Altier et luxueux Bureau-Cabinet de forme architecturée à deux corps superposés d’inspiration néo-Renaissance en bois noirci ébonisé et marqueterie dite Boulle en laiton gravé à foisonnants motifs d’entrelacs, de rinceaux feuillagés fleuris animés de volatiles et habités d’insolites figures animalières (musaraignes, reptiles gourmands). Reposant sur un piétement fuselé rudenté à entretoise sensiblement serpentine, ennobli en partie haute de fines colonnettes corinthiennes détachées, il est sommé de deux vases d’amortissement empanachés et festonnés de fleurs printanières. Enchâssé dans le fronton brisé formant couronnement, centré sur un petit édicule, un buste en ronde-bosse de Flore vivifie la verticalité et l’élégance mesurée de cette singulière pièce mobilière.
Modelée avec délicatesse, l’effigie rayonnante de la déeesse préludant au Printemps semble régner, souriante, sur ce meuble à deux corps particulièrement élaboré.Il est structurellement composé:
–d’un Bureau formant secrétaire à abattant doublement incurvé ouvrant en ceinture par un ample tiroir.Déclenché par un mécanisme à lames, le volet principal démasque un intérieur ébonisé accueillant un large plateau-écritoire tendu de maroquin fauve doré aux petits fers ainsi qu’un casier serre-papiers occupant toute la largeur du bureau; ce dernier surmonté sur un rang de trois petits tiroirs sertis de listels de laiton doré.
-d’une partie haute formant Vitrine ou Bibliothèque.

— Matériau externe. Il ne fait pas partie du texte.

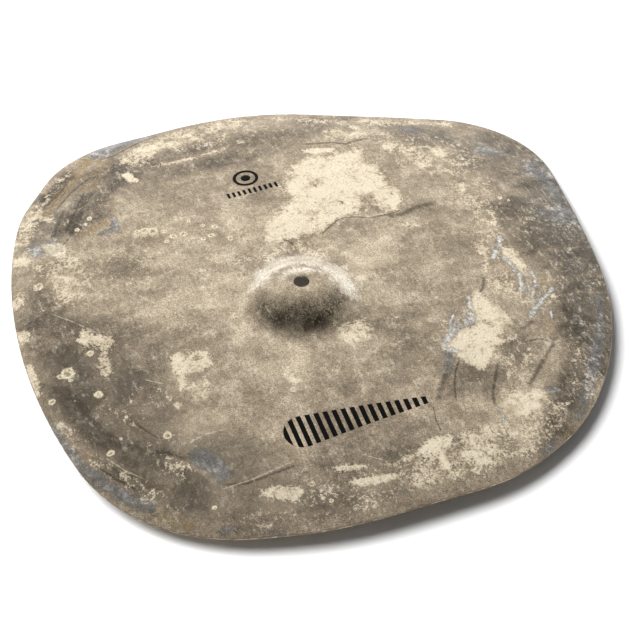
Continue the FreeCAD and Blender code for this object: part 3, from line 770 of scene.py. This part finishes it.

Placée en léger retrait, elle ouvre à deux vantaux vitrés sur intérieur foncé d’un velours ras d’origine de couleur rouge ocré et muni de deux tablettes ajustables au chant paré sur fond ébonisé de baguettes de laiton incrusté.
Les deux corps s’articulent autour d’un gradin scandé aux angles de ressauts simulant des stylobates. Reposant sur une tablette débordante, ce dernier abrite deux tiroirs à prises en forme de boutons.
Valorisant sciemment sa structure architecturale, une parure de bronzes ciselés et dorés -perlé, frise d’oves fleuronnées, joncs feuillagés rubannés, asperges à culots campanulés, lingotières ou bagues à motifs d’acanthe alternés de feuilles d’eau, rosaces d’acanthe..- nimbe les rampants du fronton au dessin souple, souligne la corniche, borde entablement et soubassement, bijoute colonnettes et piétement, sertit, épouse ou encore jalonne en partie basse le profil de ce Bureau-Cabinet qui réinterprète avec virtuosité et subtilité formes et répertoire ornemental hérités de la Renaissance française Béllifontaine.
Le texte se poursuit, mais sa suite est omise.